## WORK INSTRUCTIONS
Restate word for word the lines of the records below, starting at the line that contains "What OpenSCAD source" and ending at the line that contains "inside under gel.", with both of those lines included and nothing else.

## EXCERPTED DATA
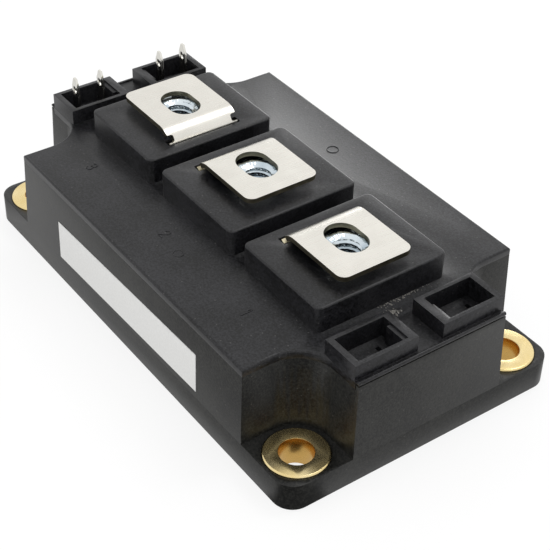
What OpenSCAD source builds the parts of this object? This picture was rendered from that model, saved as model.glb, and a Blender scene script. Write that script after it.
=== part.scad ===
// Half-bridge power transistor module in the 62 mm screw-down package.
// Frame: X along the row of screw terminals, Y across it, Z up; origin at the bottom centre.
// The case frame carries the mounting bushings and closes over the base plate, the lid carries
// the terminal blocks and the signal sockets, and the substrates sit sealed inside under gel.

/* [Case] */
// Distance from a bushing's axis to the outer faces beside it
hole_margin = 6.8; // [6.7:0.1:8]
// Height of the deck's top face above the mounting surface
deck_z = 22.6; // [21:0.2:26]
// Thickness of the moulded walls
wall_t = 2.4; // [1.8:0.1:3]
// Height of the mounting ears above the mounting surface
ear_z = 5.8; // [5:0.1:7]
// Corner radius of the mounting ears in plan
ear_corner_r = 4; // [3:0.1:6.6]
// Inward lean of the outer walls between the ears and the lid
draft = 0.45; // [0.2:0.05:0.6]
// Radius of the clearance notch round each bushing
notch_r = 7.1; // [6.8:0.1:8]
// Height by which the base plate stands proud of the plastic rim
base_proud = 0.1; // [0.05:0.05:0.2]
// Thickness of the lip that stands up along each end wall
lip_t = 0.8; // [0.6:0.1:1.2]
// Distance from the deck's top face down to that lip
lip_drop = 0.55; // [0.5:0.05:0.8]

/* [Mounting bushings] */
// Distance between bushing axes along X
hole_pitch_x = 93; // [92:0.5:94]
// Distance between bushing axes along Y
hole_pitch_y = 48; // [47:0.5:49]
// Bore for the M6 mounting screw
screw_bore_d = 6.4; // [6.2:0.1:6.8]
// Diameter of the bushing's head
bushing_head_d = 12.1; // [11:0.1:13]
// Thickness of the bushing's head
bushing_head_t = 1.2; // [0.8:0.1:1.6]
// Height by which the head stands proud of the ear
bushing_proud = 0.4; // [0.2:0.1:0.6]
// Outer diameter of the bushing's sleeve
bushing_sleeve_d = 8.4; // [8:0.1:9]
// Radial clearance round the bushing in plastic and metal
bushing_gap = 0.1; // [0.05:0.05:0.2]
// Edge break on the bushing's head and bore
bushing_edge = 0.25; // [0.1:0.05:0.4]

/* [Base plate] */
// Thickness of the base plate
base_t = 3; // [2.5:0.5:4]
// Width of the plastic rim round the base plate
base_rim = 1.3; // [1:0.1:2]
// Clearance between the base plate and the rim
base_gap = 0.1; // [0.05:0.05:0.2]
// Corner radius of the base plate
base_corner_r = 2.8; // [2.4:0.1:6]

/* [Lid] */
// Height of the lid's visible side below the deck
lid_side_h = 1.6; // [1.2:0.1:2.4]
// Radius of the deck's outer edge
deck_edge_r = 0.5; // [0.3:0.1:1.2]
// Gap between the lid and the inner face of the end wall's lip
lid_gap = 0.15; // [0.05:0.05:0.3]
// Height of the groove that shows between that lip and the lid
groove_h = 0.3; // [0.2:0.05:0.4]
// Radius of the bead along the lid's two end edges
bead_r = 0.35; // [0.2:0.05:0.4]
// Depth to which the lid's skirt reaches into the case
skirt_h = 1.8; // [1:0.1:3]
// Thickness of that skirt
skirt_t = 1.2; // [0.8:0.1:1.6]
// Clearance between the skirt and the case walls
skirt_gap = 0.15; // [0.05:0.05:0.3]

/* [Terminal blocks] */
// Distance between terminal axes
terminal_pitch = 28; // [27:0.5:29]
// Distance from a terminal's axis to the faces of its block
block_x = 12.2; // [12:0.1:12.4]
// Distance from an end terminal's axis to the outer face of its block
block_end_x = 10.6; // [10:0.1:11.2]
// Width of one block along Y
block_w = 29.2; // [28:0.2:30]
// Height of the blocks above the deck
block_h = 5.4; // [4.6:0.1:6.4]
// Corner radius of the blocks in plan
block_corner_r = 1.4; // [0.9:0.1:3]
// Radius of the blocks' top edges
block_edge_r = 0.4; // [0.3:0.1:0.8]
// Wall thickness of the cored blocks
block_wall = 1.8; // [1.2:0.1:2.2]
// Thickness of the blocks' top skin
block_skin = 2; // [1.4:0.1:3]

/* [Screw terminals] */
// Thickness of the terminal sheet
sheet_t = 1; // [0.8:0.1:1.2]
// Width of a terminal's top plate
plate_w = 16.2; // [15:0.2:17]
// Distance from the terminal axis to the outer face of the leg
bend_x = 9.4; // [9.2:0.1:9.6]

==

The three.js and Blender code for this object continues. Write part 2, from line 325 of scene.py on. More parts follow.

## FINISHED TASK
What OpenSCAD source builds the parts of this object? This picture was rendered from that model, saved as model.glb, and a Blender scene script. Write that script after it.
=== part.scad ===
// Half-bridge power transistor module in the 62 mm screw-down package.
// Frame: X along the row of screw terminals, Y across it, Z up; origin at the bottom centre.
// The case frame carries the mounting bushings and closes over the base plate, the lid carries
// the terminal blocks and the signal sockets, and the substrates sit sealed inside under gel.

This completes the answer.